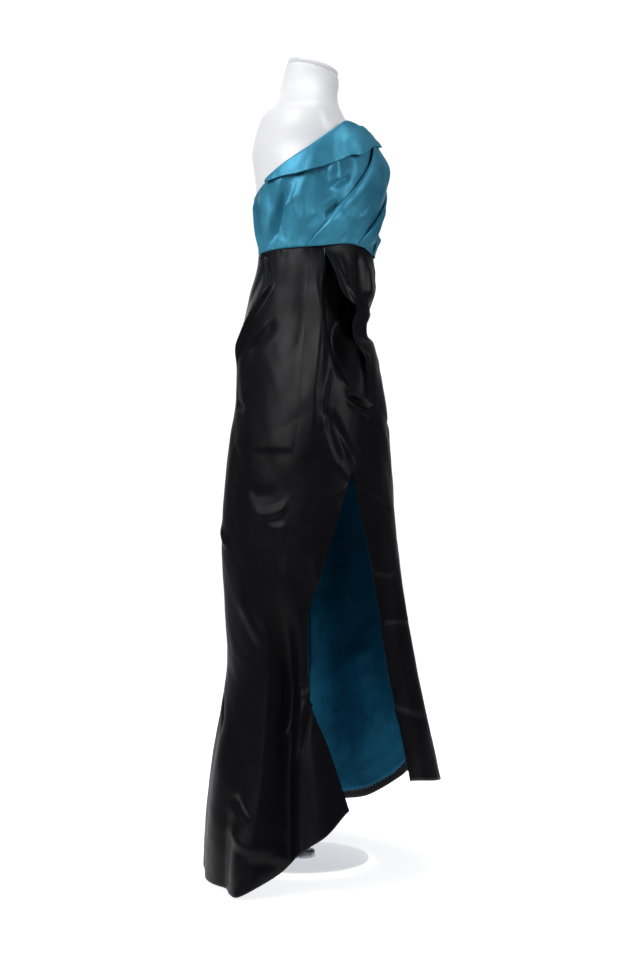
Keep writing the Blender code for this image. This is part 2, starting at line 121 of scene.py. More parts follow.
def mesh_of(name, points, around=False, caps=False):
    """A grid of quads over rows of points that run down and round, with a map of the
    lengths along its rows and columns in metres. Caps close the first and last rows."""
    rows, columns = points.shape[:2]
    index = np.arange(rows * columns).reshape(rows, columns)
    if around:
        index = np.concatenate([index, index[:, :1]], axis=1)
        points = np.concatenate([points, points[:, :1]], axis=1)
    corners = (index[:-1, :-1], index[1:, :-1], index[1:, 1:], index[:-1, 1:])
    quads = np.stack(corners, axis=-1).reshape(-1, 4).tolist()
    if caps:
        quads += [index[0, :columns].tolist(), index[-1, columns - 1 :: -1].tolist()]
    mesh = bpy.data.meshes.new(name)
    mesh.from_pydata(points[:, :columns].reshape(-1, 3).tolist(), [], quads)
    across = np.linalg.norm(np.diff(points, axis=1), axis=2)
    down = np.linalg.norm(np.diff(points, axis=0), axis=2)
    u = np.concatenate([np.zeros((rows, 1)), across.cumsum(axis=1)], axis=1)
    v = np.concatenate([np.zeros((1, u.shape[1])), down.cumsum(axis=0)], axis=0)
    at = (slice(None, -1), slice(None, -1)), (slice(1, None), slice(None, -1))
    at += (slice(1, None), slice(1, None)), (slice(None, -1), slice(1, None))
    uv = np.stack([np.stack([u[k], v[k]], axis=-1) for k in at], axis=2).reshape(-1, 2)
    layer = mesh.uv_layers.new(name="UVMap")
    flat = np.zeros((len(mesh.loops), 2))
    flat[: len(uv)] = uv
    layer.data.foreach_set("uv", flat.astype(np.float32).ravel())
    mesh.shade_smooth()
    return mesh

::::

Your task → Return all of the data exactly as it reads.

Exercise output →
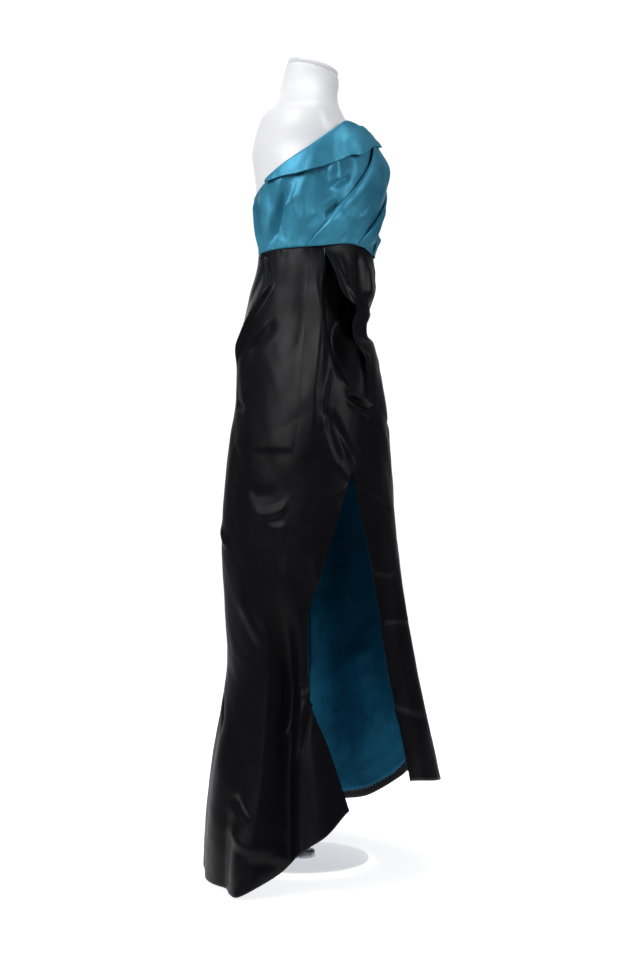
Keep writing the Blender code for this image. This is part 2, starting at line 121 of scene.py. More parts follow.
def mesh_of(name, points, around=False, caps=False):
    """A grid of quads over rows of points that run down and round, with a map of the
    lengths along its rows and columns in metres. Caps close the first and last rows."""
    rows, columns = points.shape[:2]
    index = np.arange(rows * columns).reshape(rows, columns)
    if around:
        index = np.concatenate([index, index[:, :1]], axis=1)
        points = np.concatenate([points, points[:, :1]], axis=1)
    corners = (index[:-1, :-1], index[1:, :-1], index[1:, 1:], index[:-1, 1:])
    quads = np.stack(corners, axis=-1).reshape(-1, 4).tolist()
    if caps:
        quads += [index[0, :columns].tolist(), index[-1, columns - 1 :: -1].tolist()]
    mesh = bpy.data.meshes.new(name)
    mesh.from_pydata(points[:, :columns].reshape(-1, 3).tolist(), [], quads)
    across = np.linalg.norm(np.diff(points, axis=1), axis=2)
    down = np.linalg.norm(np.diff(points, axis=0), axis=2)
    u = np.concatenate([np.zeros((rows, 1)), across.cumsum(axis=1)], axis=1)
    v = np.concatenate([np.zeros((1, u.shape[1])), down.cumsum(axis=0)], axis=0)
    at = (slice(None, -1), slice(None, -1)), (slice(1, None), slice(None, -1))
    at += (slice(1, None), slice(1, None)), (slice(None, -1), slice(1, None))
    uv = np.stack([np.stack([u[k], v[k]], axis=-1) for k in at], axis=2).reshape(-1, 2)
    layer = mesh.uv_layers.new(name="UVMap")
    flat = np.zeros((len(mesh.loops), 2))
    flat[: len(uv)] = uv
    layer.data.foreach_set("uv", flat.astype(np.float32).ravel())
    mesh.shade_smooth()
    return mesh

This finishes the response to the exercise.